About $1,699.20/year on Pro or $2,199.60/year on Business, both billed annually. The difference buys SSO, managed domains, and 300-participant meetings.
Can I host 300 participants on Zoom without Business?
No. Pro caps at 100 participants. You need Business for 300, or a Large Meeting add-on for 500 and above.
How much does a Zoom webinar cost?
Webinar pricing is capacity-based. The 500-attendee tier sits in the low $80s per license per month billed annually based on current public data, though sources vary. Confirm the exact attendee tier at checkout.
Is Zoom cheaper than Microsoft Teams?
No, not on price alone. Microsoft Teams Essentials starts at $4/user/month and Business Basic at $6 (rising to $7 after July 1, 2026), versus Zoom Pro at $14.16 annually. If you already pay for Microsoft 365, Teams is the cheaper meeting tool.
What happens to my recordings if I cancel Zoom?
Cloud recordings are permanently deleted 30 days after a paid base plan is cancelled, unless the account keeps a qualifying plan with cloud recordings. Export anything you need first.
Do meeting participants need paid Zoom licenses?
No. Only the host scheduling and running the meeting needs a paid license.

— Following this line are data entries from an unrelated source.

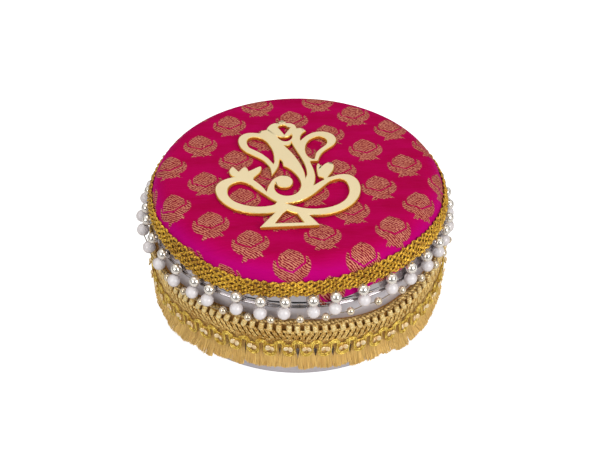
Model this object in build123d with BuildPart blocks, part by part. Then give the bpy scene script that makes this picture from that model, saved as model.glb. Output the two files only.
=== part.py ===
from build123d import *
from math import atan2, cos, degrees, hypot, pi, radians, sin, sqrt, tan
import os

# A round steel sweet box with a slip-on lid. The lid is padded, covered in brocade and edged with
# braid and bead drops, and the box is wrapped in a fringed trim. Millimetres, +Z up, with the
# origin at the centre of the base.

# Driving dimensions of the steel box
cup_radius = 72.5
cup_height = 58.5
cup_steel = 0.6
cup_corner_radius = 4.0
base_recess_radius = 60.0
base_recess_depth = 0.8
rim_roll_radius = 0.9

# Driving dimensions of the steel lid
lid_gap = 0.4
lid_steel = 0.5
lid_corner_radius = 5.0
lid_seat_rise = 0.6
lid_skirt_depth = 15.5
hem_roll_radius = 0.55
swage_width = 2.6
swage_depth = 0.35
swage_gap = 0.2

# Driving dimensions of the padded top
touch_gap = 0.05
pad_thickness = 8.3
cloth_thickness = 0.3
shoulder_radius = 9.6
shoulder_angle = 72.0
shoulder_lean = 1.9
cloth_overlap = 1.0
cloth_tongue_drop = 5.0
cloth_tongue_start = -85.0
cloth_tongue_angle = 55.0

# Driving dimensions of the braid round the lid
braid_width = 7.0
braid_thickness = 2.2
braid_edge_radius = 0.9

# Driving dimensions of the bead drops
drop_count = 40
silver_radius = 2.7
pearl_radius = 3.1
small_silver_radius = 1.9
silver_gap = 0.4
pearl_standoff = 0.65
small_silver_drop = 3.5
thread_radius = 0.3
stem_thread_radius = 0.25
bore_radius = 0.45

# Driving dimensions of the fringed trim on the box
trim_top = 40.3
tape_thickness = 1.0
header_cord_radius = 1.3
barrel_count = 112
barrel_radius = 1.35
barrel_length = 4.5
barrel_edge_radius = 0.5
woven_width = 6.4
woven_thickness = 1.9
woven_edge_radius = 0.5
scallop_count = 56
scallop_cord_radius = 0.7
scallop_bend_radius = 2.5
scallop_rise = 3.6
scallop_overlap = 1.5
sequin_radius = 1.2
sequin_thickness = 0.6
sequin_edge_radius = 0.2
fringe_bottom = 9.4
fringe_flare = 1.3
fringe_flare_height = 9.0
fringe_tip_thickness = 1.0
fringe_notch_depth = 1.2
fringe_notch_width = 4.0
window_width = 2.3
window_height = 6.5

# Driving dimensions of the flat figure on the lid
figure_width = 70.0
figure_thickness = 1.8
figure_grid = 70

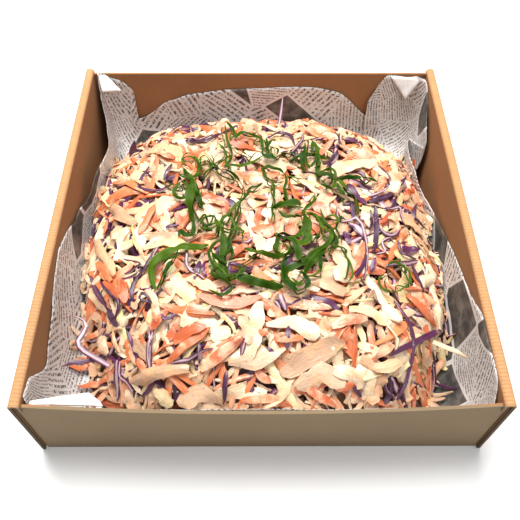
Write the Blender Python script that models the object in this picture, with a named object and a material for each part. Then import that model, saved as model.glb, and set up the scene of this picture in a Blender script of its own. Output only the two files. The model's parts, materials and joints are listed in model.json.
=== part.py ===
"""Coleslaw in a square kraft catering box, lined with a sheet of printed paper.

The box is one folded board: a floor, single end walls and double side walls whose board
rolls over the top. The paper lies on the floor, rises in waves along the walls and stands
up as ears at the corners. The coleslaw is one mound that fills the paper, and tufts and
curls of shredded spring onion lie on top of it.

Units are metres. +Z is up, +X runs along the front wall and +Y points to the back wall.
The origin is on the table, under the middle of the box.
"""

import math

import bmesh
import bpy
from mathutils import Vector, noise
from mathutils.bvhtree import BVHTree

MM = 0.001

# Driving dimensions: the board box
BOX_WIDTH = 225 * MM  # over the rolled side walls
BOX_DEPTH = 228 * MM  # length of a side wall, front to back
SIDE_HEIGHT = 58 * MM  # to the top of the roll
BACK_HEIGHT = 56 * MM
FRONT_HEIGHT = 54.5 * MM
BOARD = 1.6 * MM
ROLL_WIDTH = 5.2 * MM  # two boards and the gap between them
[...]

Participants join for free.
The Bottom Line
Zoom’s base meeting product is fairly priced. Pro is a sensible buy for small teams, and Business is a small premium for the security and capacity gates that growing teams hit. The cost surprises live in the add-ons, the storage, the cancellation rules, and the bundles that look like simple upgrades. Price the gate you are actually trying to clear, ignore the rest, and Zoom stays reasonable. Stack add-ons without checking, and it does not.